-- Problem description --
Return, exactly as written, the run of lines that begins at the line containing "value in shift])" and ends at the line containing "of a kidney-shaped". Nothing outside that run belongs in the answer.

-- Given information --
★ ★ ★ ★ ★

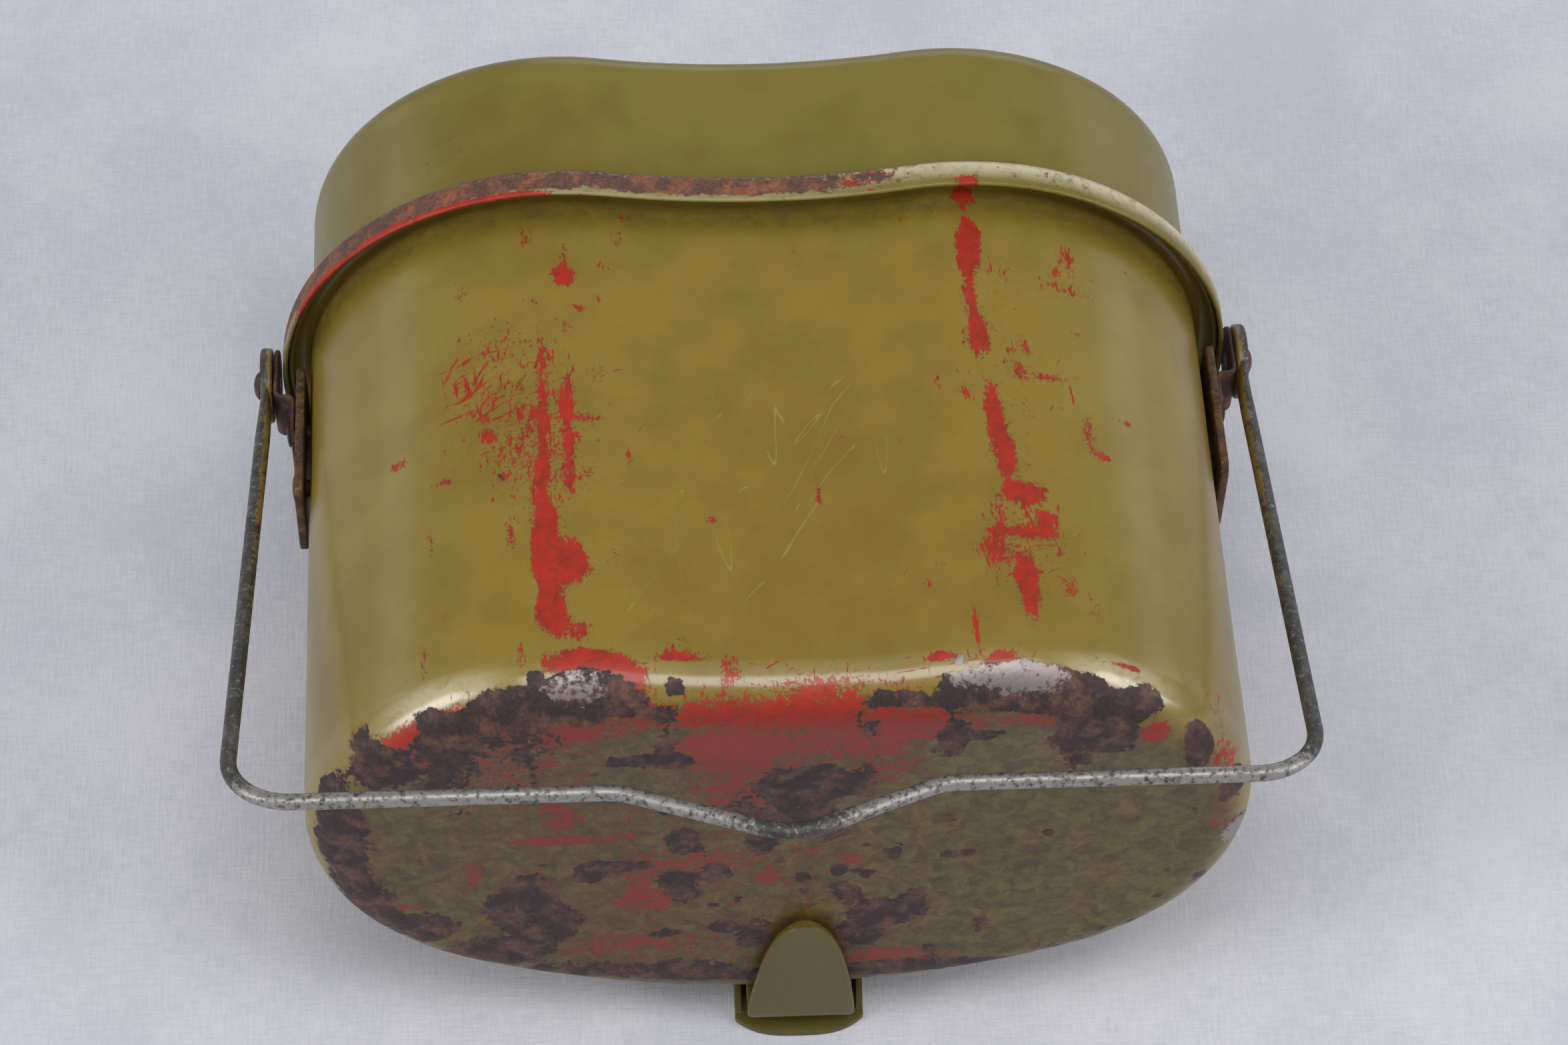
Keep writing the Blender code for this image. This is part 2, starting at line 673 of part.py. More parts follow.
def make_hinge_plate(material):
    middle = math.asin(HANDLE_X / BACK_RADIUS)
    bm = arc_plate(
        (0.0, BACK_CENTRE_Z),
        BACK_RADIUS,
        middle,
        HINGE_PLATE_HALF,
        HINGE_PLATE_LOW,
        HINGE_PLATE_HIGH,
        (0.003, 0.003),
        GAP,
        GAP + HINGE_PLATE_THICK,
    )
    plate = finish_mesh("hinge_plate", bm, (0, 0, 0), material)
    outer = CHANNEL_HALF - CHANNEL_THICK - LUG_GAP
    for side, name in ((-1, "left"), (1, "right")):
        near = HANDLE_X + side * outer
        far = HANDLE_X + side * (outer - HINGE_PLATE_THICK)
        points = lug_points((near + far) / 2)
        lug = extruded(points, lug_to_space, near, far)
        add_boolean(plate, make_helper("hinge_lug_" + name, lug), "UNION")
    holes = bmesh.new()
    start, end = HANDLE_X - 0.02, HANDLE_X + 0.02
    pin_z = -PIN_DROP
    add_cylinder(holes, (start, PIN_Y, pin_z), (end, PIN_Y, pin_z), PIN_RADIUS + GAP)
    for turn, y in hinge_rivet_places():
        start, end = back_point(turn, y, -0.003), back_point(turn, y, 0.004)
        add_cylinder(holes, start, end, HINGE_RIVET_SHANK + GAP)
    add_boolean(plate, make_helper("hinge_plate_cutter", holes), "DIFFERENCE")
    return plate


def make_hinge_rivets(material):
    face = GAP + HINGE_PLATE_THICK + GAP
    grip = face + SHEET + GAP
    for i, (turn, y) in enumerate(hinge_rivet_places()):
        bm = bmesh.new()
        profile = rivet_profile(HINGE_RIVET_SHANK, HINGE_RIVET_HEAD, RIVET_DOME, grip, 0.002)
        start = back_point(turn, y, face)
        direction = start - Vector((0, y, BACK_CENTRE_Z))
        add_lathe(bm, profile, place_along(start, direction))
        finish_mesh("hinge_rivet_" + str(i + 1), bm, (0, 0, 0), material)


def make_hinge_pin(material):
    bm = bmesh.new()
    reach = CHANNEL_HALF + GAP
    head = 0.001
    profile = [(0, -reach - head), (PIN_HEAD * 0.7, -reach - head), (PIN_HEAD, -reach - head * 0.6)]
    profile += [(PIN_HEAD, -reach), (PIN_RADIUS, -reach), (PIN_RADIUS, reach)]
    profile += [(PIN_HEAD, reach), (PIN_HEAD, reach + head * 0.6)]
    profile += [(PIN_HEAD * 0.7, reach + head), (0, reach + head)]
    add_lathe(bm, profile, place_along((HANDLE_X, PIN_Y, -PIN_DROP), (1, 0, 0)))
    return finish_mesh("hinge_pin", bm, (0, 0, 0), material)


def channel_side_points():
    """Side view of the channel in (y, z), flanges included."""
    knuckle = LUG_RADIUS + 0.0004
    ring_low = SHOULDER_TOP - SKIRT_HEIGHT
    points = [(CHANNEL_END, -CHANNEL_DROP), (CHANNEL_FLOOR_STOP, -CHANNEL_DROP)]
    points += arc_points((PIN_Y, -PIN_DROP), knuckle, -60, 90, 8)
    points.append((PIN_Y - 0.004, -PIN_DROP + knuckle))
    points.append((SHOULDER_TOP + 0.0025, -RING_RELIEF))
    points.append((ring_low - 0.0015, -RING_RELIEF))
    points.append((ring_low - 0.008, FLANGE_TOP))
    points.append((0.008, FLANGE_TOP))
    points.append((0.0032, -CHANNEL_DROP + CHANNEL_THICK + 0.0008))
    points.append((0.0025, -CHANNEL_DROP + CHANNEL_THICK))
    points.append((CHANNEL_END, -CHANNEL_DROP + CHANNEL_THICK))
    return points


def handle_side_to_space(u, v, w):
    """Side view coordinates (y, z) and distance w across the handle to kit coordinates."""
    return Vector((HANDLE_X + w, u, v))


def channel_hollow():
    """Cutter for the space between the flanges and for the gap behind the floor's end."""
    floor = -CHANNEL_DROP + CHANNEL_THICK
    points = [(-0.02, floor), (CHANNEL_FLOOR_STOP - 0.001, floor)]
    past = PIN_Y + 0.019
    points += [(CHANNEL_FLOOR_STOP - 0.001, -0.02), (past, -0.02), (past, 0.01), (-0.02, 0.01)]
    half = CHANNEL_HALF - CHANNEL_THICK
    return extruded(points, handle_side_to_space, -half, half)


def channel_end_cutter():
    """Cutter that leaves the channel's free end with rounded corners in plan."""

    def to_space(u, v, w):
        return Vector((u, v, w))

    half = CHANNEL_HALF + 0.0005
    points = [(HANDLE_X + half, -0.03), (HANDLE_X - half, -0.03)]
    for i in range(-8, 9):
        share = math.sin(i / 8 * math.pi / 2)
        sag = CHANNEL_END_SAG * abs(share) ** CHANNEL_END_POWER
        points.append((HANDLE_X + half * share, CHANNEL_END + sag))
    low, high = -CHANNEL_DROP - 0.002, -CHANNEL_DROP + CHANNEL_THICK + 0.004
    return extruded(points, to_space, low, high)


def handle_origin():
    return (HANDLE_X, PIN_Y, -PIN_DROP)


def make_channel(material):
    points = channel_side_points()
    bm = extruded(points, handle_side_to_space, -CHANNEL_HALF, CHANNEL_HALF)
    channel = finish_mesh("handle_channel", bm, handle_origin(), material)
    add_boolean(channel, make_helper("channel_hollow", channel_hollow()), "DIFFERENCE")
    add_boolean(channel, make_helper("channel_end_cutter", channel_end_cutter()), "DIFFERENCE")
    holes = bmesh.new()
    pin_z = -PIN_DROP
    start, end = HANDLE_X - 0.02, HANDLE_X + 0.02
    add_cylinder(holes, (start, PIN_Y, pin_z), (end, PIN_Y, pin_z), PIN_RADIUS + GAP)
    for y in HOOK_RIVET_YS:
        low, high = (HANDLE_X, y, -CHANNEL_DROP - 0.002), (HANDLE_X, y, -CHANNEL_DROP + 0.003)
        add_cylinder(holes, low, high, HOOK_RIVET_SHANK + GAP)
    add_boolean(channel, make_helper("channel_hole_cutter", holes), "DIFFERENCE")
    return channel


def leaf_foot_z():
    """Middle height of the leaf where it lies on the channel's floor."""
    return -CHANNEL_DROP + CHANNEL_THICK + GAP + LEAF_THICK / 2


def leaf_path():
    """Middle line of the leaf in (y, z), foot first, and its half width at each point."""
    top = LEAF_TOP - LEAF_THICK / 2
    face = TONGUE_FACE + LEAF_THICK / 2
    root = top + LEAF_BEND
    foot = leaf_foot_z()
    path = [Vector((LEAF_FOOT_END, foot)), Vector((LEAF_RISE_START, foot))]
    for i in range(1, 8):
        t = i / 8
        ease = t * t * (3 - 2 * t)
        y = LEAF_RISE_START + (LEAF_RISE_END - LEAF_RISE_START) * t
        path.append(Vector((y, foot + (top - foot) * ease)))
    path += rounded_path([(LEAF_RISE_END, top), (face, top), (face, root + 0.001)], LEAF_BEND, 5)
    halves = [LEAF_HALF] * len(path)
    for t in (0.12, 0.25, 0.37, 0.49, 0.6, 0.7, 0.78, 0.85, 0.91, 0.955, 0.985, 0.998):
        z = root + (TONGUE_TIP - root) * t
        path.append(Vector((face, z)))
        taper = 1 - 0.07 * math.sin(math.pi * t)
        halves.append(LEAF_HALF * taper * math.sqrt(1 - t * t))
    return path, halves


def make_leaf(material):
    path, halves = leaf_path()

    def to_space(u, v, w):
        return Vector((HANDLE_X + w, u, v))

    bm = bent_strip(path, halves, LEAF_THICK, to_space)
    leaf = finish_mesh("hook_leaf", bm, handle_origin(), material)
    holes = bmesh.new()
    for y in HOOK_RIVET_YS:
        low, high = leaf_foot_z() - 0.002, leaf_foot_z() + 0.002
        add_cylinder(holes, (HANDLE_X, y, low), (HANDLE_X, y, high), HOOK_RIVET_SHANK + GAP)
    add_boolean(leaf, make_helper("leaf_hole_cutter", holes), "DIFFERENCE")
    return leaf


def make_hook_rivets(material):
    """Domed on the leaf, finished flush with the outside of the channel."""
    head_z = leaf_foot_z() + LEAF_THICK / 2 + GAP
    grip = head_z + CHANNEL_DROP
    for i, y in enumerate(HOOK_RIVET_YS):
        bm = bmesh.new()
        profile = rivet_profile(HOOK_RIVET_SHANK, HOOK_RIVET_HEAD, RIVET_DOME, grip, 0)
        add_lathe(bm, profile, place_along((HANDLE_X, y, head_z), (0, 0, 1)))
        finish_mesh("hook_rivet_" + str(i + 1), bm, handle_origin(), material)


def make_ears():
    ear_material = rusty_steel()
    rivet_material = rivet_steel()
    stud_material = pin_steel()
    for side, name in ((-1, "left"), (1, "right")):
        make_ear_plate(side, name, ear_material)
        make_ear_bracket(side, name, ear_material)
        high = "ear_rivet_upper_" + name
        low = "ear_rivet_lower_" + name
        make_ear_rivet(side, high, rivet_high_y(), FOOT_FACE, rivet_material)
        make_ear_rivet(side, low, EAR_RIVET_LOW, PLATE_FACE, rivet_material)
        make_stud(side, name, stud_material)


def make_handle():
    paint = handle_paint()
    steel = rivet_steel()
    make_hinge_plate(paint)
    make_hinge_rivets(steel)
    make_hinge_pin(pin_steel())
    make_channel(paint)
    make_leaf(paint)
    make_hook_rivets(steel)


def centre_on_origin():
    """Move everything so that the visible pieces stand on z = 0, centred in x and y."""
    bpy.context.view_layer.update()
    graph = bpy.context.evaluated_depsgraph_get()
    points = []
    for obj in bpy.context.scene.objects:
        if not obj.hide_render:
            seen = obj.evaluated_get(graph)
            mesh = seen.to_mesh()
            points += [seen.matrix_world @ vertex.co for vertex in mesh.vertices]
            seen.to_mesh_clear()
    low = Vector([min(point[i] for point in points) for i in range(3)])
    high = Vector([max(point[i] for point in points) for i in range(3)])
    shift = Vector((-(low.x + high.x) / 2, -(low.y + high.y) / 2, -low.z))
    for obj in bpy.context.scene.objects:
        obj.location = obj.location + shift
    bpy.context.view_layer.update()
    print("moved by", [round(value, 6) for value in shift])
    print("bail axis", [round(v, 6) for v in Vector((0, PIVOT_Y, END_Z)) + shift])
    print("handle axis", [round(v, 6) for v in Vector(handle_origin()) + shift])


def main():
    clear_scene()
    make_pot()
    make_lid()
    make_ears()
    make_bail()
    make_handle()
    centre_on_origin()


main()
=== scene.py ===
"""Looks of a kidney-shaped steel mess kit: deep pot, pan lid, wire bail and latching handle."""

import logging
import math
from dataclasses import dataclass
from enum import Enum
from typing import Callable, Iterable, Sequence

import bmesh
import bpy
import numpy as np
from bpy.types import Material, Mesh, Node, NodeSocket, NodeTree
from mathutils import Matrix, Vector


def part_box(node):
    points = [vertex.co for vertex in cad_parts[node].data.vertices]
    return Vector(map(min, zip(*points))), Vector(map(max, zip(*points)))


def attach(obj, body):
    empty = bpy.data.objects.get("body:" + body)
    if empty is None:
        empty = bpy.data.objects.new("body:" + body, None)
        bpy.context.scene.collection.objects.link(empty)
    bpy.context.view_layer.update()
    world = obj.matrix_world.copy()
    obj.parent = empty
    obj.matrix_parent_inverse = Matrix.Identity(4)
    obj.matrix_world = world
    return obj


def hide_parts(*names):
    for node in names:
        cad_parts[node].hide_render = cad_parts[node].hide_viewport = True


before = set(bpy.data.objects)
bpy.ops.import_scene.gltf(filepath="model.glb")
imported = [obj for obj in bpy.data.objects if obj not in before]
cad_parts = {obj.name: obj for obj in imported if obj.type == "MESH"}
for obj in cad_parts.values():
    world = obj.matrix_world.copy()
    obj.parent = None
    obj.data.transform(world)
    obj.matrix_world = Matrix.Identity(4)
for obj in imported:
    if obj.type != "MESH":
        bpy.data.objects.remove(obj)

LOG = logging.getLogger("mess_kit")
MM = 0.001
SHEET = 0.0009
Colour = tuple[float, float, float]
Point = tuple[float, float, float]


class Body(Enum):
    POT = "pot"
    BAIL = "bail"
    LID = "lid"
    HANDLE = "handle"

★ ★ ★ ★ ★

-- The response --
    print("moved by", [round(value, 6) for value in shift])
    print("bail axis", [round(v, 6) for v in Vector((0, PIVOT_Y, END_Z)) + shift])
    print("handle axis", [round(v, 6) for v in Vector(handle_origin()) + shift])


def main():
    clear_scene()
    make_pot()
    make_lid()
    make_ears()
    make_bail()
    make_handle()
    centre_on_origin()


main()
=== scene.py ===
"""Looks of a kidney-shaped steel mess kit: deep pot, pan lid, wire bail and latching handle."""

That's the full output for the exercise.